Host: Japan Society for Fuzzy Theory and Intelligent Informatics
Co-host: International Fuzzy Systems Association, IEEE Computational Intelligence Society Japan Chapter
Knowledge discovery in databases (KDD) or data mining are the fundamental issues in many application fields and the task consist of two major processes: classification of data and analysis of correlation structure. Recently, several data mining tools, which can be regarded as the hybrid of clustering techniques and multivariate data analysis, have been proposed. In the non-linear approaches, simple linear models are used in conjunction with some suitable clustering algorithms.

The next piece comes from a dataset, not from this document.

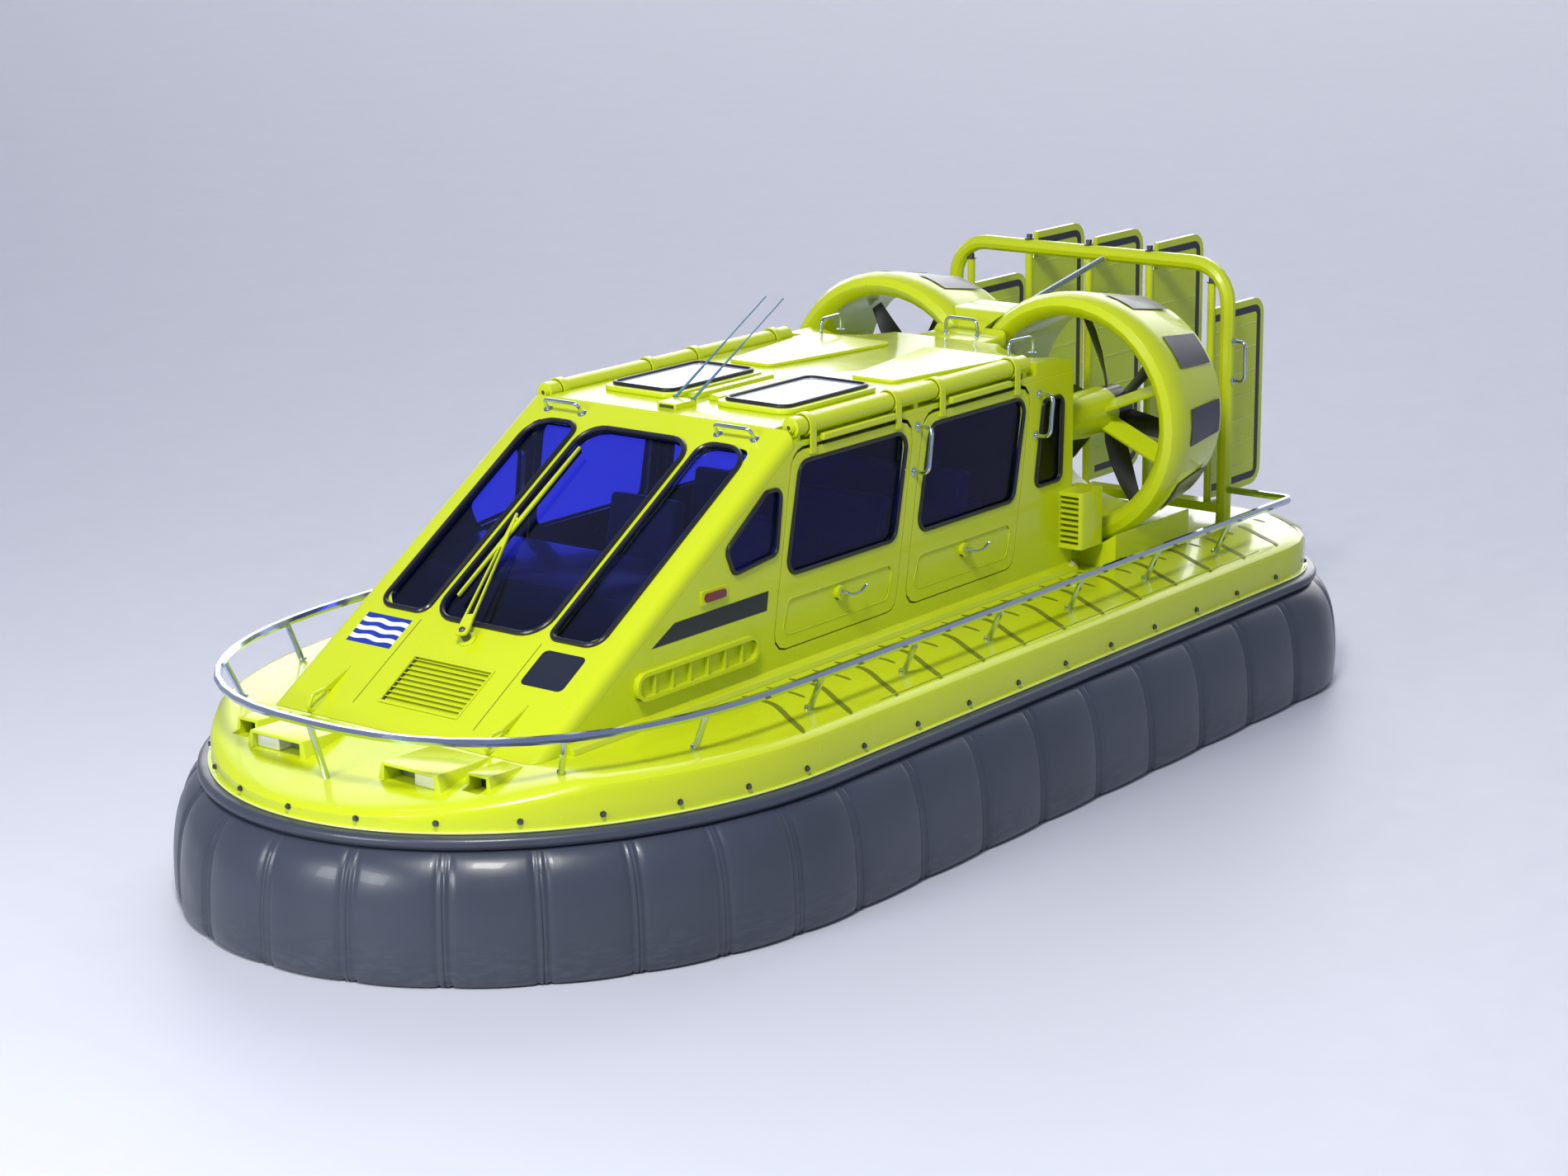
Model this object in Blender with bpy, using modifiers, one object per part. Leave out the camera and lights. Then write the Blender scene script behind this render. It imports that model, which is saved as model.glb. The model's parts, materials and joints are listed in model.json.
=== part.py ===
"""Passenger hovercraft with twin ducted propellers, built as separate sub-parts.

Metres, +X to the bow, +Y to port, +Z up. The origin is under the middle of the craft,
on the ground that the inflated skirt touches.
"""
import math

import bmesh
import bpy
from mathutils import Matrix, Vector

GAP = 0.0003                  # left between pieces that touch

# Plan outline of the deck edge: rounded bow, straight sides, rounded stern corners
HALF_BEAM = 1.755
BOW_X = 3.969
BOW_START_X = 1.764           # where the straight side turns into the bow curve
BOW_POWER = 2.0               # of the superellipse that gives the bow
STERN_X = -3.967
STERN_RADIUS = 0.81

# Heights
GROUND_Z = 0.0
FINGER_TOP_Z = 0.675
LIP_Z = 0.745                 # underside of the deck moulding
FLANK_TOP_Z = 0.915
DECK_Z = 0.98
HULL_BOTTOM_Z = 0.36
SKID_Z = 0.30
BOARD_TOP_Z = 0.775           # cabin floor board
HULL_OFFSET = -0.225          # hull side, in from the deck edge

# The fore deck slopes down to the bow
FORE_DECK_X = 3.18
FORE_DECK_FALL = 0.20         # metres down for each metre forward
FALL_BASE_Z = 0.76            # below this height the moulding keeps its shape

# Skirt fingers on each half, counted from the middle of the bow
BOW_FINGERS = 7
SIDE_FINGERS = 8
STERN_FINGERS = 4
STEPS_PER_FINGER = 3
SEAM_DEPTH = 0.030
STERN_SEAM_X = -2.910         # seam where the side fingers end
BAG_STEPS = 34

# Cabin
WALL_Y = 0.955
WALL_T = 0.050
CABIN_REAR_X = -1.827
ROOF_FRONT_X = 1.000
ROOF_Z = 2.340
ROOF_HALF = 0.825             # raised part of the roof, inside the gutters
GUTTER_HALF = 0.948
GUTTER_Z = 2.265
ROOF_UNDER_Z = 2.235
SLOPE_TOP = (1.024, 2.321)    # X, Z of a point near the top of the sloping front
SLOPE_FALL = 0.6234           # drop in Z for each metre forward
PANEL_DROP = 0.0589           # vertical thickness of the sloping panel
FLANGE_DROP = 0.100           # vertical depth of its side flanges
RAKE = 0.18                   # forward lean of door edges, X for each metre down

# Door hinge tubes along the roof edges
TUBE_Y = 0.900
TUBE_Z = 2.340
TUBE_R = 0.057
TUBE_X = (-1.339, 0.954)
DOOR_TOP_Z = 2.215
DOOR_LOW_Z = 1.125
DOOR_GAP = 0.007
DOOR_HEAD_Z = 2.238           # top of the door openings, clear of the swinging leaf
DOOR_REF_Z = 2.220            # height at which the door edges below are given
FRONT_DOOR_X = (-0.142, 1.003)
REAR_DOOR_X = (-1.362, -0.240)
WINDOW_LOW_Z = 1.475
WINDOW_IN = 0.062             # door window's edge, in from the leaf's
STRAP_IN = 0.170              # straps, in from the leaf's ends
STRAP_HALF = 0.024
STRAP_R = 0.070
STRAP_BORE_R = TUBE_R + 0.0008
LEG_Y = (0.960, 0.972)        # strap legs, outside the wall
LEVER_Z = 1.340

# Ducts and propellers
DUCT_Y = 0.714
DUCT_Z = 1.847
DUCT_R = 0.650
DUCT_STEPS = 40
DUCT_CLEAR_R = 0.806          # cut from what the ducts rest in, outside their facets
DUCT_FRONT_X = -2.106
DUCT_REAR_X = -2.871
PROP_X = -2.640
PROP_R = 0.638
BLADES = 6
POD_R = 0.150
POD_END_X = PROP_X + 0.125
HUB_FRONT_X = PROP_X + 0.120
SHAFT_R = 0.0405              # propeller shaft stub, seated in the fairing
BORE_R = 0.0412
BORE_DEPTH = 0.080
STATOR_X = -2.420
STATOR_ANGLE = math.radians(23)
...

Fuzzy c-varieties (FCV) is a linear fuzzy clustering technique that captures the local linear structures of data sets, and is often identified with a technique for local principal component analysis because the vectors spanning prototypes form the orthonormal basis of principal subspaces. It is, however, difficult to define the clustering criterion when data sets include not only numerical variables but also nominal variables.In this paper, we propose a clustering technique that performs the FCV clustering of data sets including categorical data. The proposed algorithm iterates quantification of categorical data in the FCV clustering process so that quantified scores suit the FCV clustering. Because the quantified category scores are effectively assigned considering the relationship among categories, they are useful for interpreting the cluster structure.